━━━ Supplied information ━━━
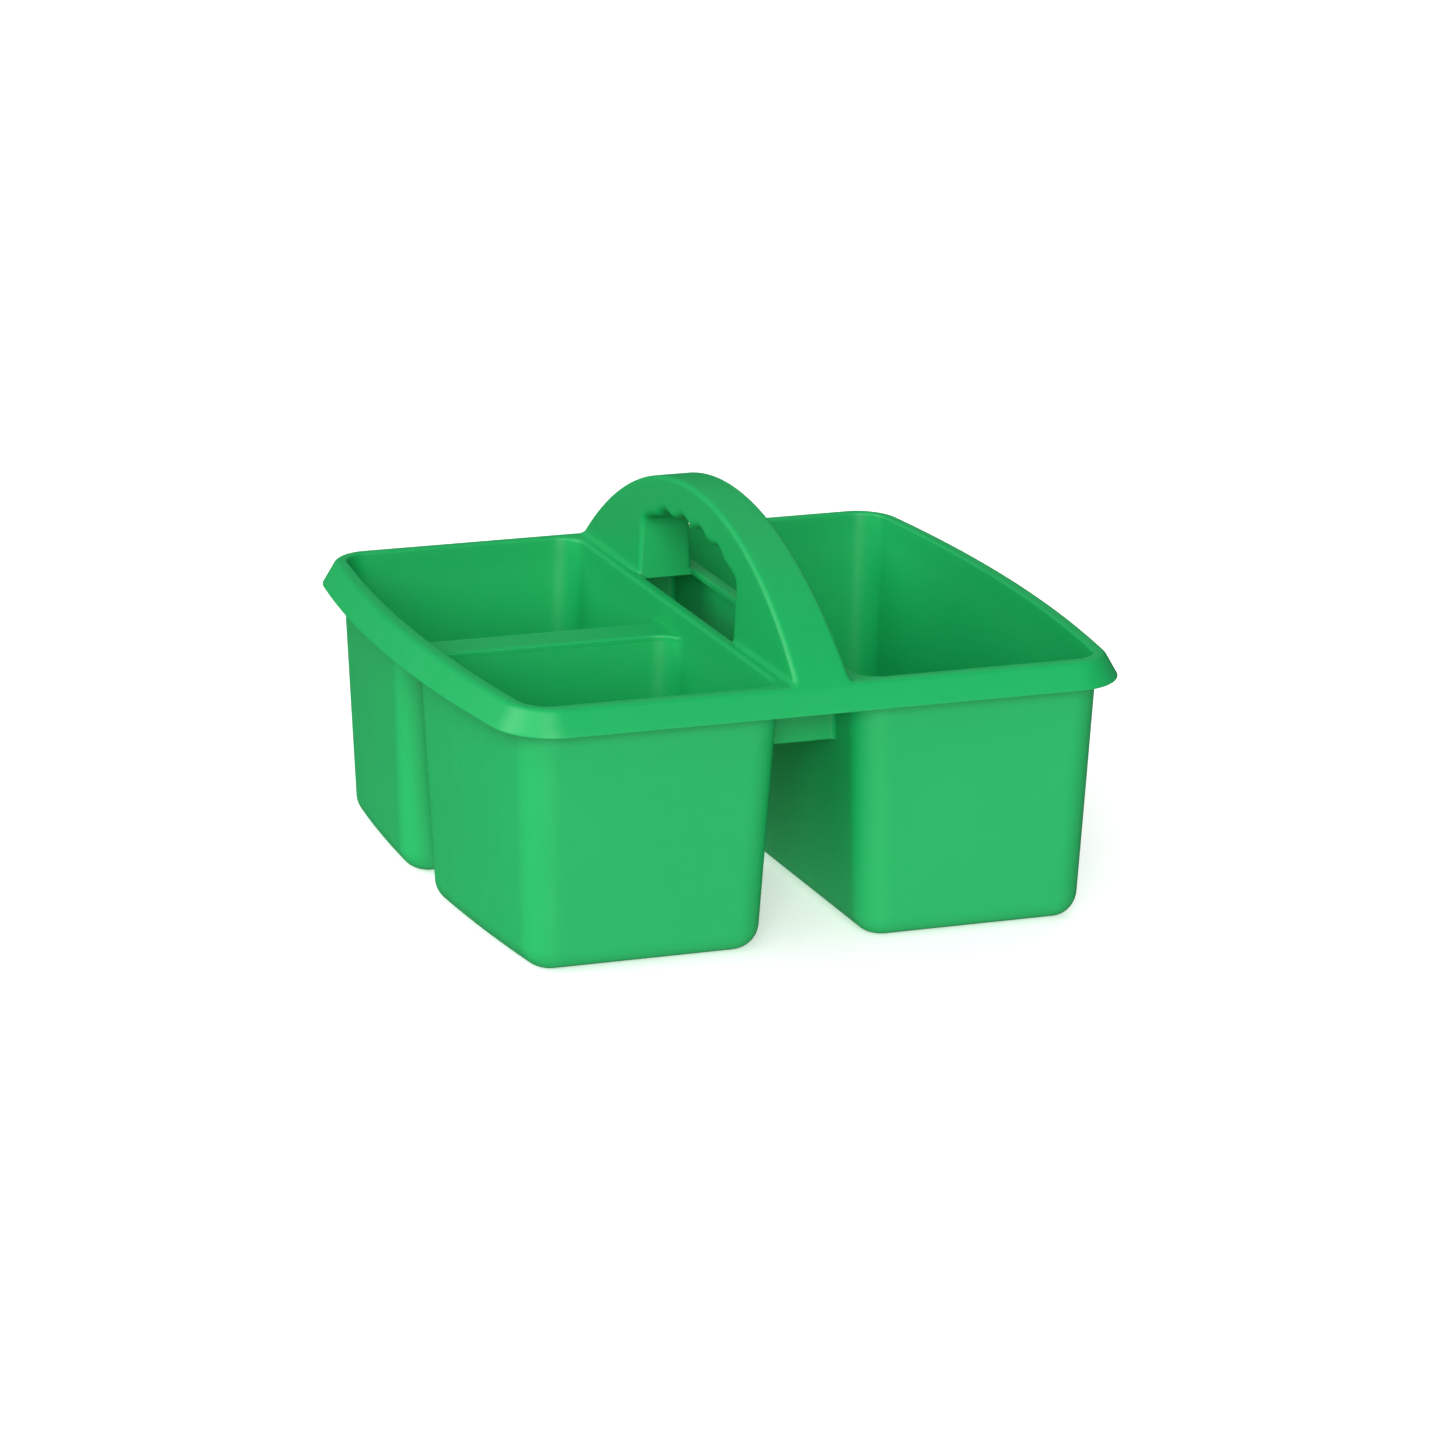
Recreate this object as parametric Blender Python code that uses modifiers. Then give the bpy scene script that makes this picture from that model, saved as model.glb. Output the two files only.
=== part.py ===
"""Cleaning caddy: three drafted bins under one flared rim, with a fixed arched carry handle.

The real caddy is a single plastic moulding, so nothing on it moves. It is modelled here region by region:
each bin, the rim, the bridge, the ledges, the end panels and the handle's grip and legs are separate solids
that stand CLEARANCE apart where the moulding runs on without a break.

Frame: +X to the wide bin's side, -Y to the front, +Z up; the origin is on the floor, under the rim's centre.
"""

import math

import bmesh
import bpy
from mathutils import Matrix, Vector

MM = 0.001

# Rim. The crest is the highest line of the rim; the skirt flares out and down from it.
RIM_LENGTH_X = 237.0 * MM
RIM_LENGTH_Y = 228.0 * MM
CREST_HEIGHT = 94.5 * MM
CREST_CORNER_RADIUS = 12.0 * MM
CREST_ROUNDING = 3.0 * MM
SKIRT_REACH = 7.1 * MM
SKIRT_DROP = 8.7 * MM
SKIRT_SLOPE = math.radians(57.5)
SIDE_BOW = 7.4 * MM
BOW_START = 35.0 * MM

# Walls. The bins' outer skin stands WALL_INSET inside the crest line.
WALL = 2.0 * MM
WALL_INSET = 1.1 * MM
DRAFT = math.radians(2.9)
BASE_RADIUS = 9.0 * MM

# The open channel under the handle, between the outer skins of the left bins and of the wide bin.
CHANNEL_LEFT = -12.0 * MM
CHANNEL_RIGHT = 13.7 * MM

# The bridge is the low strip between the two left bins, measured between their inner skins.
BRIDGE_FRONT = -2.4 * MM
BRIDGE_REAR = 14.1 * MM
BRIDGE_HEIGHT = 85.85 * MM

# Handle: an arch along Y, drafted in X, with a window for the hand and four finger grooves under the grip.
HANDLE_TOP = 136.9 * MM
HANDLE_HALF_WIDTH = 10.1 * MM
HANDLE_DRAFT = 0.05
GRIP_DEPTH = 13.6 * MM
WINDOW_HALF_LENGTH = 47.2 * MM
GROOVE_PITCH = 19.6 * MM
GROOVE_DEPTH = 2.0 * MM

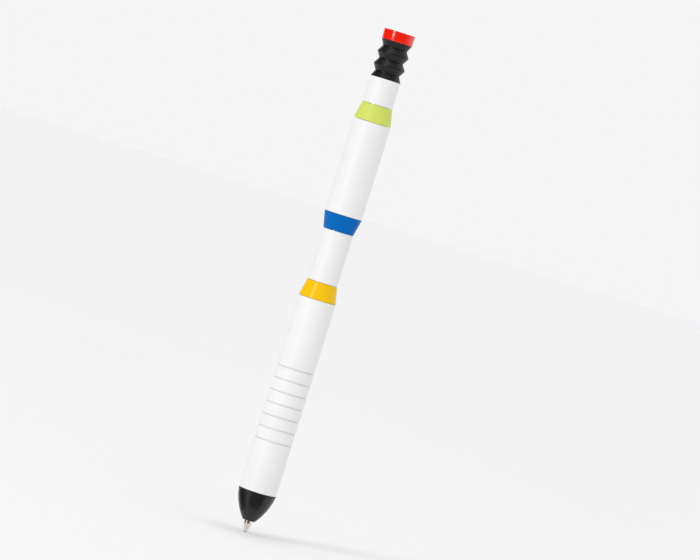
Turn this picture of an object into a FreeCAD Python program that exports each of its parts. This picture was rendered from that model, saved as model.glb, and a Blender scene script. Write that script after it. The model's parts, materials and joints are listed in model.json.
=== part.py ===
import FreeCAD, Part
import os
from math import cos, pi, radians, sin

# Retractable ball pen with coloured trim rings and a rubber bellows under its button.
# Millimetres. The pen stands upright: +Z runs from the writing ball to the button, and the
# origin is the lowest point of the writing ball, on the pen's axis.
# It is drawn with the tip out and the button up.

# ---------------------------------------------------------------- driving dimensions
# outside of the pen, along the axis
NOSE_END_Z = 3.3          # open end of the nose, where the tip comes out
NOSE_SEAM_Z = 11.5        # nose meets the front sleeve
YELLOW_Z = (65.4, 70.0)   # each coloured ring: lower and upper end
BLUE_Z = (84.4, 88.9)
GREEN_Z = (114.9, 119.6)
BELLOWS_Z = (126.9, 137.2)
CAP_TOP_Z = 140.0

# radii
WIDE_R = 5.2              # wide white sleeves
SLIM_R = 4.2              # slim white sleeves
SLEEVE_BORE_R = 4.25      # bore of the wide sleeves
SPIGOT_R = 4.22           # what is glued into a wide sleeve
CORE_R = 3.62             # core tube, outside
CORE_SEAT_R = 3.65        # bore of whatever is glued onto the core tube
CORE_BORE_R = 3.35
LINER_R = 3.32            # outside of what is glued into the core tube
NOSE_END_R = 1.7
NOSE_BULGE = 0.6          # height of the nose's curve over the straight line between its ends
CAP_BOTTOM_R = 4.2
CAP_TOP_R = 4.35

EDGE = 0.1                # broken edge where two outside pieces meet
SEAM_GAP = 0.08           # fine shadow line at the ends of the white sleeves
FIT = 0.05                # radial clearance of a running fit

# grip grooves of the front sleeve
GROOVE_COUNT = 7
GROOVE_FIRST_Z = 25.6
GROOVE_PITCH = 3.37
GROOVE_WIDTH = 0.42
GROOVE_DEPTH = 0.24

# screw joint between nose and front sleeve
THREAD_R = 3.6            # crest of the nose's thread
THREAD_Z = (12.0, 16.0)   # four turns of 1 mm pitch
PILOT_R = 3.3
PILOT_TOP_Z = 19.0
INSERT_Z = (11.8, 24.6)
CORE_BOTTOM_Z = 20.0
CORE_TOP_Z = 125.0
LEDGE = 0.4               # ledge in the insert that the core tube stands on
RING_SPIGOT = 5.0         # length of a ring's spigot inside its wide sleeve

# refill
BALL_R = 0.5
SOCKET_GAP = 0.02
LIP_Z = 0.3               # the ball stands this far out of its socket
LIP_R = 0.56
TIP_R = 1.15
TIP_WAIST = (0.64, 1.0)   # radius and height where the slim point widens into the cone
TIP_CONE_Z = 2.35         # cone ends and the round part of the tip begins
TIP_SHOULDER_Z = 10.2
TIP_SPIGOT_R = 0.9
TIP_SPIGOT_Z = 13.0
INK_CHANNEL_R = 0.3
NOSE_BORE_R = 1.25
NECK_R = 1.45
NECK_BORE_R = 1.15
REFILL_SHOULDER_Z = 20.0
REFILL_R = 2.95
REFILL_BORE_R = 2.7
REFILL_WALL = 0.25
REFILL_TUBE_TOP_Z = 82.0
PLUG_SPIGOT = 6.0
PLUG_STEP_Z = 90.0
PLUG_REAR_R = 2.6
PLUG_TOP_Z = 98.0
PLUG_VENT_R = 0.8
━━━
*Problem details*
Write out the whole listing exactly.

*Solution*
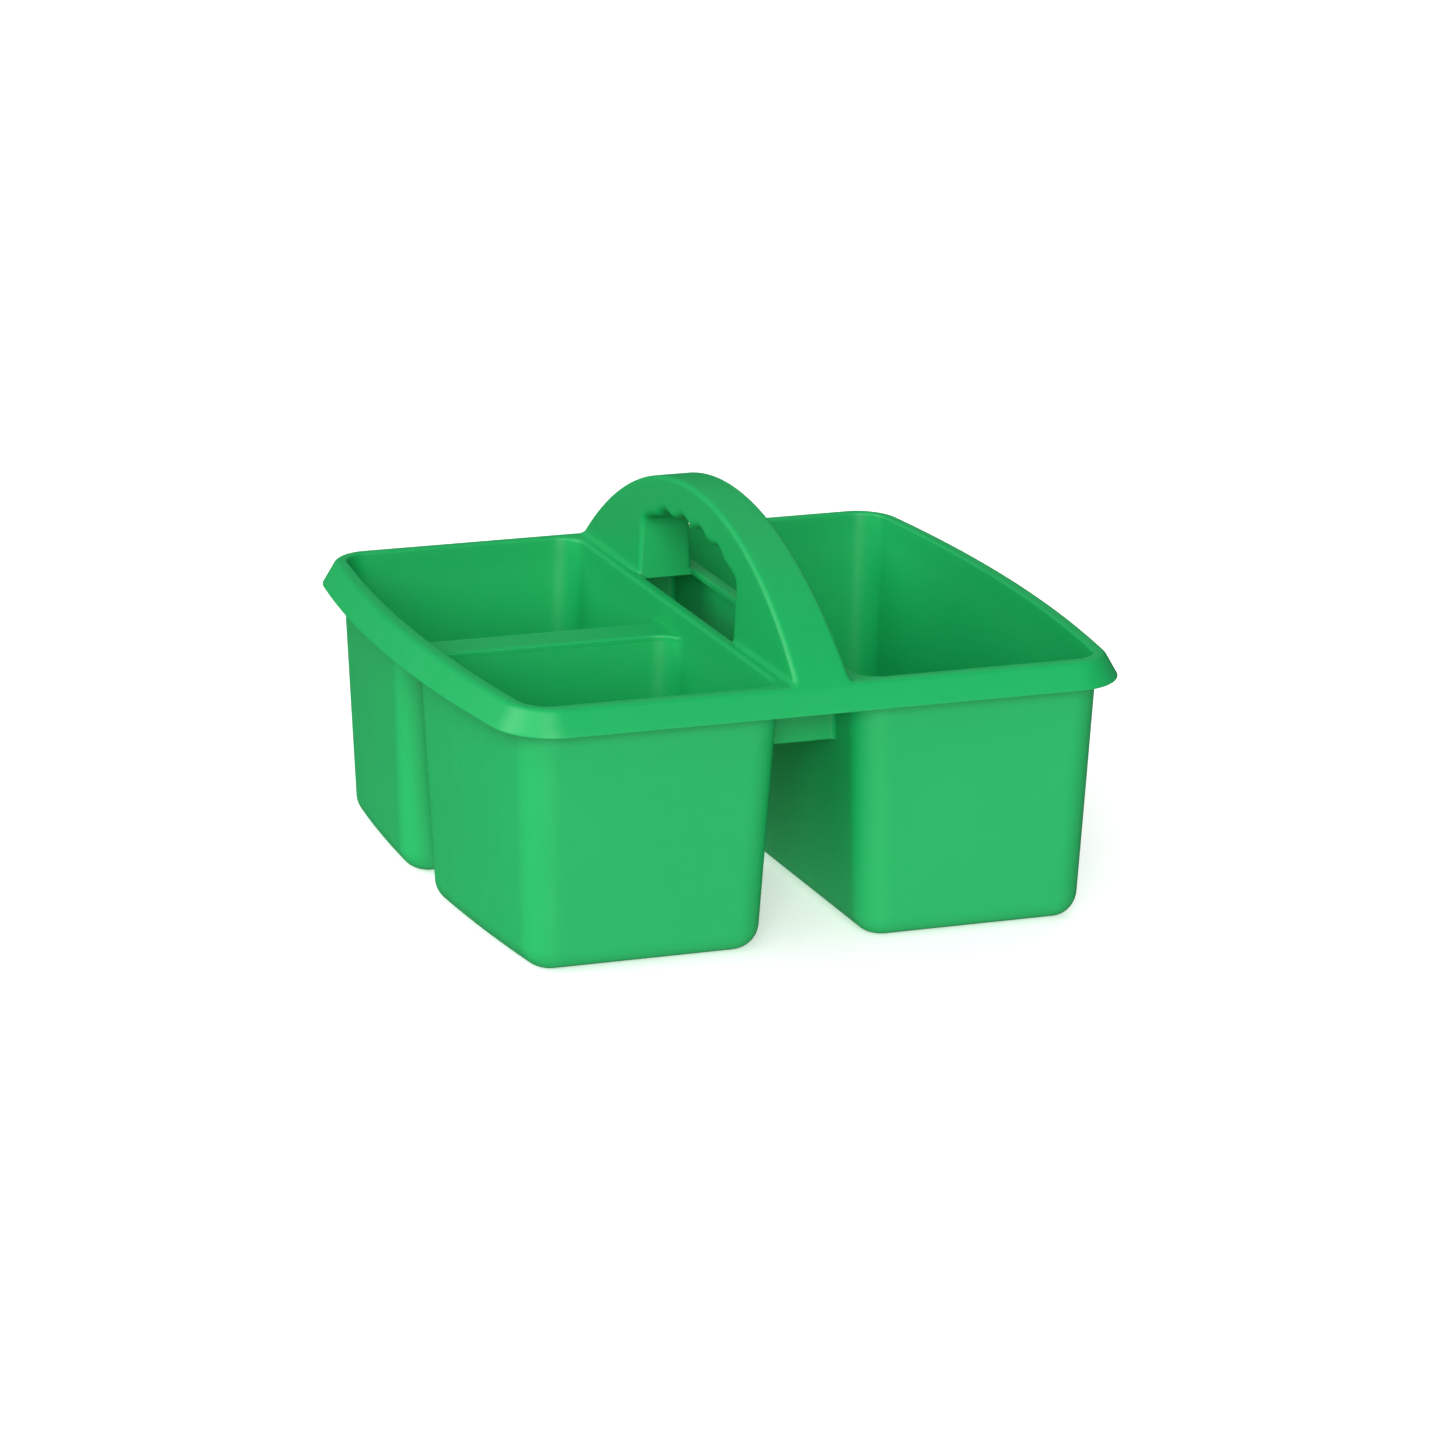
Recreate this object as parametric Blender Python code that uses modifiers. Then give the bpy scene script that makes this picture from that model, saved as model.glb. Output the two files only.
=== part.py ===
"""Cleaning caddy: three drafted bins under one flared rim, with a fixed arched carry handle.

The real caddy is a single plastic moulding, so nothing on it moves. It is modelled here region by region:
each bin, the rim, the bridge, the ledges, the end panels and the handle's grip and legs are separate solids
that stand CLEARANCE apart where the moulding runs on without a break.

Frame: +X to the wide bin's side, -Y to the front, +Z up; the origin is on the floor, under the rim's centre.
"""

import math

import bmesh
import bpy
from mathutils import Matrix, Vector

MM = 0.001

# Rim. The crest is the highest line of the rim; the skirt flares out and down from it.
RIM_LENGTH_X = 237.0 * MM
RIM_LENGTH_Y = 228.0 * MM
CREST_HEIGHT = 94.5 * MM
CREST_CORNER_RADIUS = 12.0 * MM
CREST_ROUNDING = 3.0 * MM
SKIRT_REACH = 7.1 * MM
SKIRT_DROP = 8.7 * MM
SKIRT_SLOPE = math.radians(57.5)
SIDE_BOW = 7.4 * MM
BOW_START = 35.0 * MM

# Walls. The bins' outer skin stands WALL_INSET inside the crest line.
WALL = 2.0 * MM
WALL_INSET = 1.1 * MM
DRAFT = math.radians(2.9)
BASE_RADIUS = 9.0 * MM

# The open channel under the handle, between the outer skins of the left bins and of the wide bin.
CHANNEL_LEFT = -12.0 * MM
CHANNEL_RIGHT = 13.7 * MM

# The bridge is the low strip between the two left bins, measured between their inner skins.
BRIDGE_FRONT = -2.4 * MM
BRIDGE_REAR = 14.1 * MM
BRIDGE_HEIGHT = 85.85 * MM

# Handle: an arch along Y, drafted in X, with a window for the hand and four finger grooves under the grip.
HANDLE_TOP = 136.9 * MM
HANDLE_HALF_WIDTH = 10.1 * MM
HANDLE_DRAFT = 0.05
GRIP_DEPTH = 13.6 * MM
WINDOW_HALF_LENGTH = 47.2 * MM
GROOVE_PITCH = 19.6 * MM
GROOVE_DEPTH = 2.0 * MM

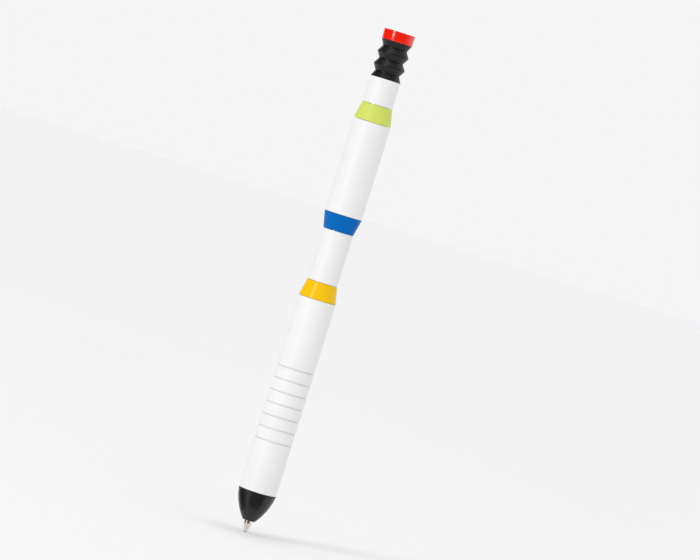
Turn this picture of an object into a FreeCAD Python program that exports each of its parts. This picture was rendered from that model, saved as model.glb, and a Blender scene script. Write that script after it. The model's parts, materials and joints are listed in model.json.
=== part.py ===
import FreeCAD, Part
import os
from math import cos, pi, radians, sin

# Retractable ball pen with coloured trim rings and a rubber bellows under its button.
# Millimetres. The pen stands upright: +Z runs from the writing ball to the button, and the
# origin is the lowest point of the writing ball, on the pen's axis.
# It is drawn with the tip out and the button up.

# ---------------------------------------------------------------- driving dimensions
# outside of the pen, along the axis
NOSE_END_Z = 3.3          # open end of the nose, where the tip comes out
NOSE_SEAM_Z = 11.5        # nose meets the front sleeve
YELLOW_Z = (65.4, 70.0)   # each coloured ring: lower and upper end
BLUE_Z = (84.4, 88.9)
GREEN_Z = (114.9, 119.6)
BELLOWS_Z = (126.9, 137.2)
CAP_TOP_Z = 140.0

# radii
WIDE_R = 5.2              # wide white sleeves
SLIM_R = 4.2              # slim white sleeves
SLEEVE_BORE_R = 4.25      # bore of the wide sleeves
SPIGOT_R = 4.22           # what is glued into a wide sleeve
CORE_R = 3.62             # core tube, outside
CORE_SEAT_R = 3.65        # bore of whatever is glued onto the core tube
CORE_BORE_R = 3.35
LINER_R = 3.32            # outside of what is glued into the core tube
NOSE_END_R = 1.7
NOSE_BULGE = 0.6          # height of the nose's curve over the straight line between its ends
CAP_BOTTOM_R = 4.2
CAP_TOP_R = 4.35

EDGE = 0.1                # broken edge where two outside pieces meet
SEAM_GAP = 0.08           # fine shadow line at the ends of the white sleeves
FIT = 0.05                # radial clearance of a running fit

# grip grooves of the front sleeve
GROOVE_COUNT = 7
GROOVE_FIRST_Z = 25.6
GROOVE_PITCH = 3.37
GROOVE_WIDTH = 0.42
GROOVE_DEPTH = 0.24

# screw joint between nose and front sleeve
THREAD_R = 3.6            # crest of the nose's thread
THREAD_Z = (12.0, 16.0)   # four turns of 1 mm pitch
PILOT_R = 3.3
PILOT_TOP_Z = 19.0
INSERT_Z = (11.8, 24.6)
CORE_BOTTOM_Z = 20.0
CORE_TOP_Z = 125.0
LEDGE = 0.4               # ledge in the insert that the core tube stands on
RING_SPIGOT = 5.0         # length of a ring's spigot inside its wide sleeve

# refill
BALL_R = 0.5
SOCKET_GAP = 0.02
LIP_Z = 0.3               # the ball stands this far out of its socket
LIP_R = 0.56
TIP_R = 1.15
TIP_WAIST = (0.64, 1.0)   # radius and height where the slim point widens into the cone
TIP_CONE_Z = 2.35         # cone ends and the round part of the tip begins
TIP_SHOULDER_Z = 10.2
TIP_SPIGOT_R = 0.9
TIP_SPIGOT_Z = 13.0
INK_CHANNEL_R = 0.3
NOSE_BORE_R = 1.25
NECK_R = 1.45
NECK_BORE_R = 1.15
REFILL_SHOULDER_Z = 20.0
REFILL_R = 2.95
REFILL_BORE_R = 2.7
REFILL_WALL = 0.25
REFILL_TUBE_TOP_Z = 82.0
PLUG_SPIGOT = 6.0
PLUG_STEP_Z = 90.0
PLUG_REAR_R = 2.6
PLUG_TOP_Z = 98.0
PLUG_VENT_R = 0.8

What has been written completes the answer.